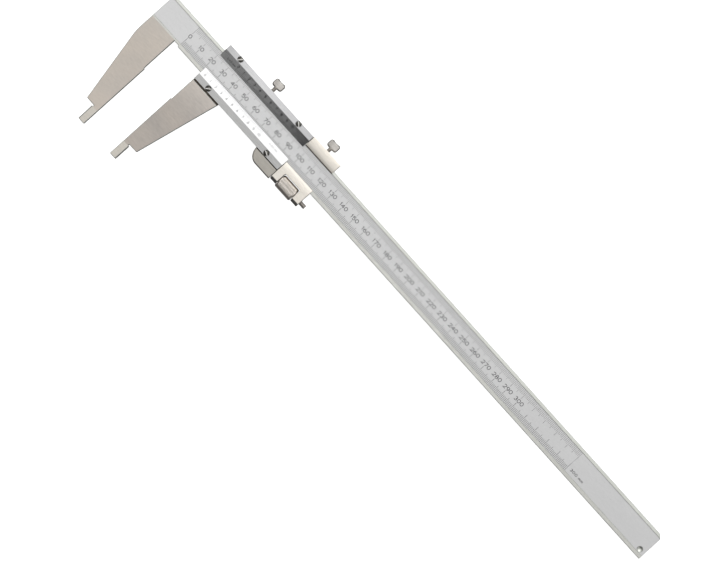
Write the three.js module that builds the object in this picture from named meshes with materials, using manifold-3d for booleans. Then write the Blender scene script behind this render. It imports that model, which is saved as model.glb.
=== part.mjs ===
// Nib-style vernier caliper, 0 to 300 mm, with a fine-adjustment carriage.
//
// Units are millimetres. +X runs along the beam in the direction the slider opens, +Y from the jaws
// to the clamp screws, and +Z out of the graduated face. While the pieces are made, x = 0 is the fixed
// measuring face, y = 0 the beam's centreline and z = 0 the beam's back. The exported group then puts
// its origin at the middle of the fixed measuring face.

import * as THREE from 'three';
import { mergeVertices } from 'three/addons/utils/BufferGeometryUtils.js';
import Module from 'manifold-3d';

const wasm = await Module();
wasm.setup();

// ---------------------------------------------------------------- driving dimensions

// Beam
const BEAM_START = -21.1;
const BEAM_END = 424.8;
const BEAM_THICKNESS = 4;
const BEAM_EDGE = 10; // half of the 20 mm width
const END_CHAMFER = 2.5; // at the far upper corner
const SCALE_TOP = 7.9; // the recessed scale face lies between the two rails
const SCALE_BOTTOM = -7.5;
const SCALE_RECESS = 0.15;
const END_HOLE_X = 420.8; // a countersink near the far lower corner
const END_HOLE_Y = -5.6;
const END_HOLE_RADIUS = 1.8;
const END_HOLE_DEPTH = 1.3;
const ROOT_RELIEF_END = 3.3; // clearance notch in the lower edge beside the fixed jaw
const ROOT_RELIEF_DEPTH = 0.9;
const ROOT_RELIEF_RAMP = 0.3;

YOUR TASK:
Copy each line of the data exactly, leaving nothing out.

RESPONSE TO THE TASK:
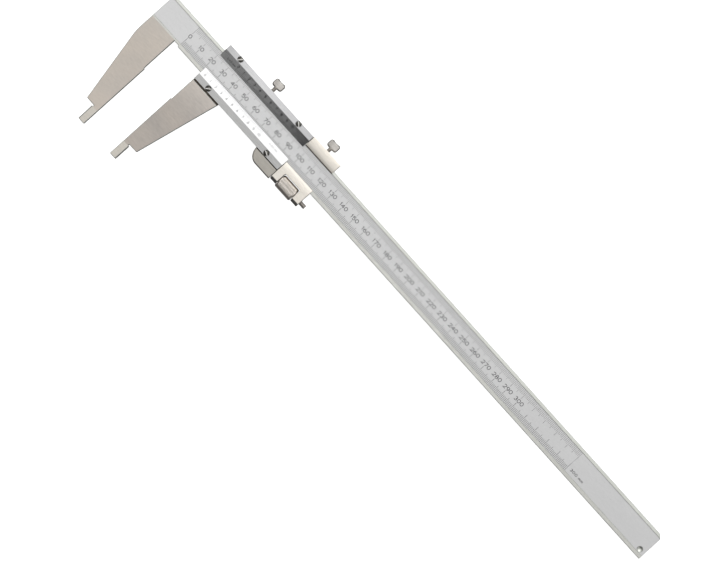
Write the three.js module that builds the object in this picture from named meshes with materials, using manifold-3d for booleans. Then write the Blender scene script behind this render. It imports that model, which is saved as model.glb.
=== part.mjs ===
// Nib-style vernier caliper, 0 to 300 mm, with a fine-adjustment carriage.
//
// Units are millimetres. +X runs along the beam in the direction the slider opens, +Y from the jaws
// to the clamp screws, and +Z out of the graduated face. While the pieces are made, x = 0 is the fixed
// measuring face, y = 0 the beam's centreline and z = 0 the beam's back. The exported group then puts
// its origin at the middle of the fixed measuring face.

import * as THREE from 'three';
import { mergeVertices } from 'three/addons/utils/BufferGeometryUtils.js';
import Module from 'manifold-3d';

const wasm = await Module();
wasm.setup();

// ---------------------------------------------------------------- driving dimensions

// Beam
const BEAM_START = -21.1;
const BEAM_END = 424.8;
const BEAM_THICKNESS = 4;
const BEAM_EDGE = 10; // half of the 20 mm width
const END_CHAMFER = 2.5; // at the far upper corner
const SCALE_TOP = 7.9; // the recessed scale face lies between the two rails
const SCALE_BOTTOM = -7.5;
const SCALE_RECESS = 0.15;
const END_HOLE_X = 420.8; // a countersink near the far lower corner
const END_HOLE_Y = -5.6;
const END_HOLE_RADIUS = 1.8;
const END_HOLE_DEPTH = 1.3;
const ROOT_RELIEF_END = 3.3; // clearance notch in the lower edge beside the fixed jaw
const ROOT_RELIEF_DEPTH = 0.9;
const ROOT_RELIEF_RAMP = 0.3;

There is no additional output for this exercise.